BTW, a good way to judge exposure and development is to look at the factory imprints on film borders (for images on negative film - after the image is fully edited and ready for presentation). In correctly exposed and developed frames they look "normal" (not too bright and not too dark; not too saturated or desaturated) . In underexposed they look too bright, and in overexposed - too dark. Of course, that only works when the image is scanned with film borders and the same exact conversion and editing applied to both main image content and borders. With 135 film the sprocket holes can be problematic for many of conversion algorithms unfortunately...
Minatureman13 wrote:
Cool pics! Whats "the rebate" mean?
Rebate = the film sprocket area. It tends to mess things up when you do a negative conversion as you want to base the conversion off the exposed film area.

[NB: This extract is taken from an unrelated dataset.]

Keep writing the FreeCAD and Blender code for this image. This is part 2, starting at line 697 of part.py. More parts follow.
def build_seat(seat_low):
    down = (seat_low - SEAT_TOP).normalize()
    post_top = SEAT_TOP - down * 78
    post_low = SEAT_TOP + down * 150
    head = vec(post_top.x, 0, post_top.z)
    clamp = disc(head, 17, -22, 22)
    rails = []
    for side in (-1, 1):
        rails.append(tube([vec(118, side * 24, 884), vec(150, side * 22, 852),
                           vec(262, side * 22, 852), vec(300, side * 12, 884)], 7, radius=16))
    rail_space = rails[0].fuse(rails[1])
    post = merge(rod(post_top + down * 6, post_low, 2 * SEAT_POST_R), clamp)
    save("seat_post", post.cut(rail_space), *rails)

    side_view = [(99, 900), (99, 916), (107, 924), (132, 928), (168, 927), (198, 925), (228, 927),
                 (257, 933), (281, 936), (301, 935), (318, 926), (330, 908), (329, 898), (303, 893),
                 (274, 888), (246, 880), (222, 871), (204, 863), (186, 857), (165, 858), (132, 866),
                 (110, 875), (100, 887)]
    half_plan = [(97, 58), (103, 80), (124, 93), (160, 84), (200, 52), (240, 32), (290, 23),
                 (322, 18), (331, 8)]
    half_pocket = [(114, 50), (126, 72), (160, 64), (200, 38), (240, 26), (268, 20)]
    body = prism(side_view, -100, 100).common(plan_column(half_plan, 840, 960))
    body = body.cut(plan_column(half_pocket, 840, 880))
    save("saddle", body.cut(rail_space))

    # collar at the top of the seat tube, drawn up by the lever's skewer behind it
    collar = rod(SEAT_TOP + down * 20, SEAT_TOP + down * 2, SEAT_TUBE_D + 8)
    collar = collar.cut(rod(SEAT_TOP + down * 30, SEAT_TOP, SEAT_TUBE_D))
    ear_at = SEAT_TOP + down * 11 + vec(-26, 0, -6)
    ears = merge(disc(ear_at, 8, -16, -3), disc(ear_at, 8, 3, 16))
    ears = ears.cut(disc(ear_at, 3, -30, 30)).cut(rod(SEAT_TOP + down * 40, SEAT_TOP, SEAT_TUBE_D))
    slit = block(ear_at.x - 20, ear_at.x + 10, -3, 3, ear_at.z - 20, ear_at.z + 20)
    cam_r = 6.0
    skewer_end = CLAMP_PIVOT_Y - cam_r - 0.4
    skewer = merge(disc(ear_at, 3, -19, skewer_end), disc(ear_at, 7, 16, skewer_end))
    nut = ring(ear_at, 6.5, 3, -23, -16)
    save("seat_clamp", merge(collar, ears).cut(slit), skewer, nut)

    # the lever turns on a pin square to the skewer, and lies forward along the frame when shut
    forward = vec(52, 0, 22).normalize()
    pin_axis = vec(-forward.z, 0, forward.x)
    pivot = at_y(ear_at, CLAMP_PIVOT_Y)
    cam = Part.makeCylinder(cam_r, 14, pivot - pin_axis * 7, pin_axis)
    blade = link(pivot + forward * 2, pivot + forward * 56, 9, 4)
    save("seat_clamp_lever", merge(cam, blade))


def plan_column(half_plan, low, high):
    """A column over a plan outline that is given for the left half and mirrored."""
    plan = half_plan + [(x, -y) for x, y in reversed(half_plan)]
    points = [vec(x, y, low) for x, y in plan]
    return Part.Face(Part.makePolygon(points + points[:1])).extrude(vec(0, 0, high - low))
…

CatLabs 320 in DF96. ISO 200. Severe bromide drag on this roll, but when I developed a roll of Acros II after this, using the exact same technique and the same bottle of DF96 - no bromide drag. These pics show it far less than most of the others on this roll.
So I cannot recommend CatLabs to be developed w DF96 Monobath.
My first roll of Ferrania P30. It's tough. I think I will rate next roll at 30 iso. All with my M6 and either 35 cron or 50 Sonnar. Developed in XTOL 1+1
This was probably 1/30th while trying to control my naughty staffy.